» WRITTEN PROBLEM: Return every entry exactly.

» RECORDS FOR THE EXERCISE:

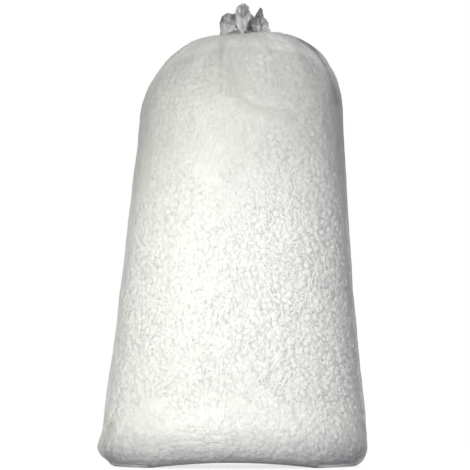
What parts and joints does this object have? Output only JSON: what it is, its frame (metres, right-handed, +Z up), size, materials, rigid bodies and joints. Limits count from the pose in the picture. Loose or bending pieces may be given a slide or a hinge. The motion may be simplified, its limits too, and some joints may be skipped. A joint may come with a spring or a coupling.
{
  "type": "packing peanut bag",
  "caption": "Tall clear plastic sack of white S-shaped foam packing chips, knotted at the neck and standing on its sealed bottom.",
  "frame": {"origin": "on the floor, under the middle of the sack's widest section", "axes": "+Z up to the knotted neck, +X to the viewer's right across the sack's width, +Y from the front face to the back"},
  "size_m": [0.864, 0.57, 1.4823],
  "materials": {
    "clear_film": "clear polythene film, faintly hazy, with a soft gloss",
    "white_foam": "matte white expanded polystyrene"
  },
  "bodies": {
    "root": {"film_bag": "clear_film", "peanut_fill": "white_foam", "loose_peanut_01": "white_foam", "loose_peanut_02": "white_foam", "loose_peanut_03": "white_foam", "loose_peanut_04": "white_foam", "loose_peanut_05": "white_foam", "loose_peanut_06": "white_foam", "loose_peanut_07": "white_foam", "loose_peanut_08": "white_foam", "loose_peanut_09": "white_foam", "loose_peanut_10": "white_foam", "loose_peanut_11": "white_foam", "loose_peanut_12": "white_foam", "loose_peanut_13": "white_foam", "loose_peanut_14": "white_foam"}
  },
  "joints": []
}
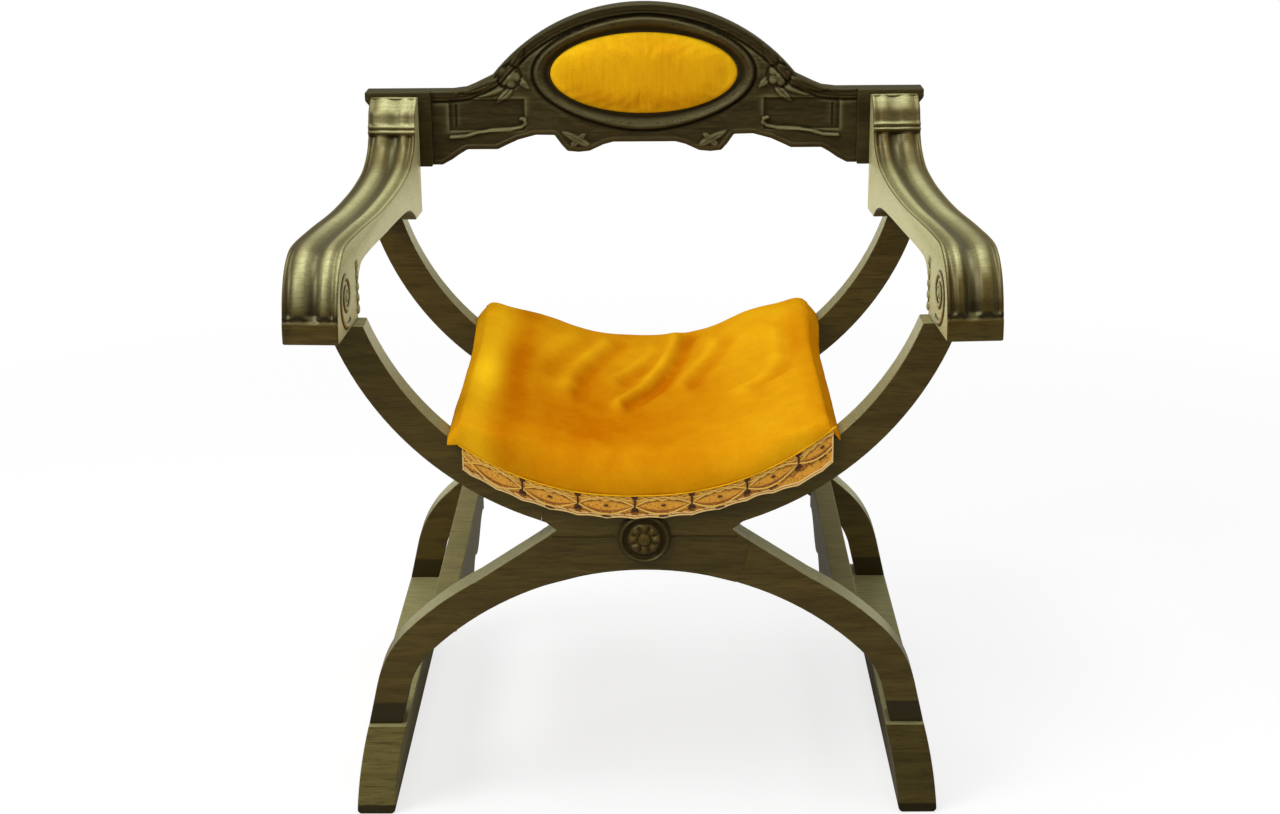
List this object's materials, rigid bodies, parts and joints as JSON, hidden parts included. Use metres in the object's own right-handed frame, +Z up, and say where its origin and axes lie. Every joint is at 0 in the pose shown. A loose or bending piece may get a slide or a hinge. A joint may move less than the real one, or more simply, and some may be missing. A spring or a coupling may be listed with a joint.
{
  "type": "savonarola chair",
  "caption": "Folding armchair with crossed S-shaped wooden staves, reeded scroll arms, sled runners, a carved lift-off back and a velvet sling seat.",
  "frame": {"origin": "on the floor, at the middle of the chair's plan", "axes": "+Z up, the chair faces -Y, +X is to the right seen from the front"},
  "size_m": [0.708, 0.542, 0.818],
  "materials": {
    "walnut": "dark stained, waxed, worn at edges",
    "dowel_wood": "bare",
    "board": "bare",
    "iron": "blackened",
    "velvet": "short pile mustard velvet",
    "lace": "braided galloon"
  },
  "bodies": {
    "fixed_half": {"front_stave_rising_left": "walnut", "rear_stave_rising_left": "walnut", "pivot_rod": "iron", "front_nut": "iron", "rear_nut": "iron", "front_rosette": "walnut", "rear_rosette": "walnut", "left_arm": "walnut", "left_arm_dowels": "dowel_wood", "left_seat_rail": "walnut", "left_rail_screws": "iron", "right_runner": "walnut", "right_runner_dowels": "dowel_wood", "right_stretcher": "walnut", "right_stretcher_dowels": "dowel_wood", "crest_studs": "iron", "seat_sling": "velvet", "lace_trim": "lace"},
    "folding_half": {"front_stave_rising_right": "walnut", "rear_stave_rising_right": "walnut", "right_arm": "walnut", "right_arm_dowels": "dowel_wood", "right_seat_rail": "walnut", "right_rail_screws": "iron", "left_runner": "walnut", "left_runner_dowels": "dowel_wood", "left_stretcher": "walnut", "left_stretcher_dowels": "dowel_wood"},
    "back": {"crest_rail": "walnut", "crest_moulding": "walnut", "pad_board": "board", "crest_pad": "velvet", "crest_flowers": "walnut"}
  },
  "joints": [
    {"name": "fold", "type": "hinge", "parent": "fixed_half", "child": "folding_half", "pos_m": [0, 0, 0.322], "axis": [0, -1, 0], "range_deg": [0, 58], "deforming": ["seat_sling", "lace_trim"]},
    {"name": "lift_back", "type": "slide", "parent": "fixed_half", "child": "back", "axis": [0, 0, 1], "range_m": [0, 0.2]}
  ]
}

» EXERCISE ANSWER:
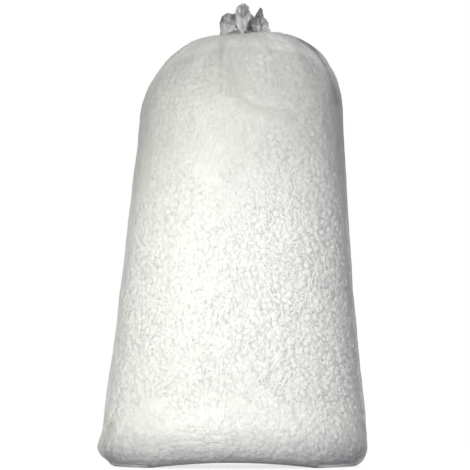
What parts and joints does this object have? Output only JSON: what it is, its frame (metres, right-handed, +Z up), size, materials, rigid bodies and joints. Limits count from the pose in the picture. Loose or bending pieces may be given a slide or a hinge. The motion may be simplified, its limits too, and some joints may be skipped. A joint may come with a spring or a coupling.
{
  "type": "packing peanut bag",
  "caption": "Tall clear plastic sack of white S-shaped foam packing chips, knotted at the neck and standing on its sealed bottom.",
  "frame": {"origin": "on the floor, under the middle of the sack's widest section", "axes": "+Z up to the knotted neck, +X to the viewer's right across the sack's width, +Y from the front face to the back"},
  "size_m": [0.864, 0.57, 1.4823],
  "materials": {
    "clear_film": "clear polythene film, faintly hazy, with a soft gloss",
    "white_foam": "matte white expanded polystyrene"
  },
  "bodies": {
    "root": {"film_bag": "clear_film", "peanut_fill": "white_foam", "loose_peanut_01": "white_foam", "loose_peanut_02": "white_foam", "loose_peanut_03": "white_foam", "loose_peanut_04": "white_foam", "loose_peanut_05": "white_foam", "loose_peanut_06": "white_foam", "loose_peanut_07": "white_foam", "loose_peanut_08": "white_foam", "loose_peanut_09": "white_foam", "loose_peanut_10": "white_foam", "loose_peanut_11": "white_foam", "loose_peanut_12": "white_foam", "loose_peanut_13": "white_foam", "loose_peanut_14": "white_foam"}
  },
  "joints": []
}
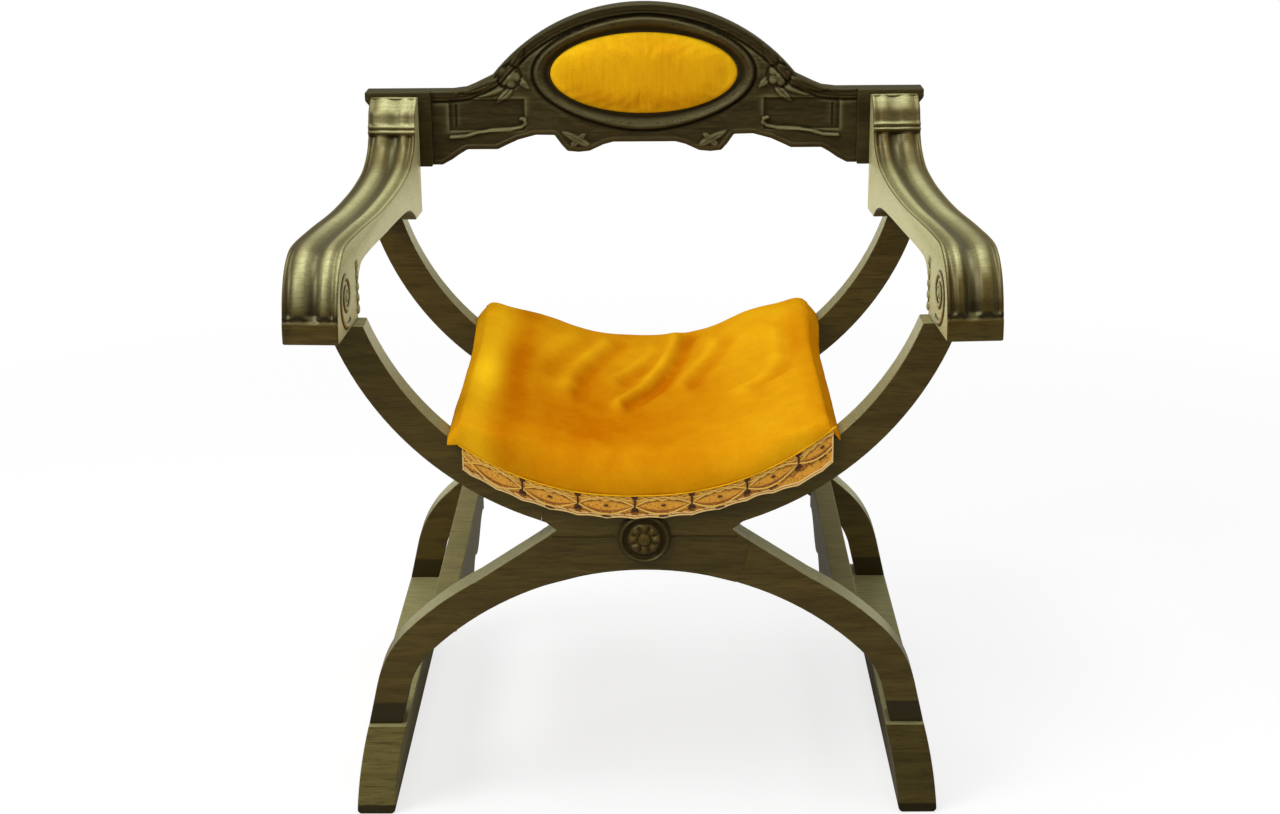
List this object's materials, rigid bodies, parts and joints as JSON, hidden parts included. Use metres in the object's own right-handed frame, +Z up, and say where its origin and axes lie. Every joint is at 0 in the pose shown. A loose or bending piece may get a slide or a hinge. A joint may move less than the real one, or more simply, and some may be missing. A spring or a coupling may be listed with a joint.
{
  "type": "savonarola chair",
  "caption": "Folding armchair with crossed S-shaped wooden staves, reeded scroll arms, sled runners, a carved lift-off back and a velvet sling seat.",
  "frame": {"origin": "on the floor, at the middle of the chair's plan", "axes": "+Z up, the chair faces -Y, +X is to the right seen from the front"},
  "size_m": [0.708, 0.542, 0.818],
  "materials": {
    "walnut": "dark stained, waxed, worn at edges",
    "dowel_wood": "bare",
    "board": "bare",
    "iron": "blackened",
    "velvet": "short pile mustard velvet",
    "lace": "braided galloon"
  },
  "bodies": {
    "fixed_half": {"front_stave_rising_left": "walnut", "rear_stave_rising_left": "walnut", "pivot_rod": "iron", "front_nut": "iron", "rear_nut": "iron", "front_rosette": "walnut", "rear_rosette": "walnut", "left_arm": "walnut", "left_arm_dowels": "dowel_wood", "left_seat_rail": "walnut", "left_rail_screws": "iron", "right_runner": "walnut", "right_runner_dowels": "dowel_wood", "right_stretcher": "walnut", "right_stretcher_dowels": "dowel_wood", "crest_studs": "iron", "seat_sling": "velvet", "lace_trim": "lace"},
    "folding_half": {"front_stave_rising_right": "walnut", "rear_stave_rising_right": "walnut", "right_arm": "walnut", "right_arm_dowels": "dowel_wood", "right_seat_rail": "walnut", "right_rail_screws": "iron", "left_runner": "walnut", "left_runner_dowels": "dowel_wood", "left_stretcher": "walnut", "left_stretcher_dowels": "dowel_wood"},
    "back": {"crest_rail": "walnut", "crest_moulding": "walnut", "pad_board": "board", "crest_pad": "velvet", "crest_flowers": "walnut"}
  },
  "joints": [
    {"name": "fold", "type": "hinge", "parent": "fixed_half", "child": "folding_half", "pos_m": [0, 0, 0.322], "axis": [0, -1, 0], "range_deg": [0, 58], "deforming": ["seat_sling", "lace_trim"]},
    {"name": "lift_back", "type": "slide", "parent": "fixed_half", "child": "back", "axis": [0, 0, 1], "range_m": [0, 0.2]}
  ]
}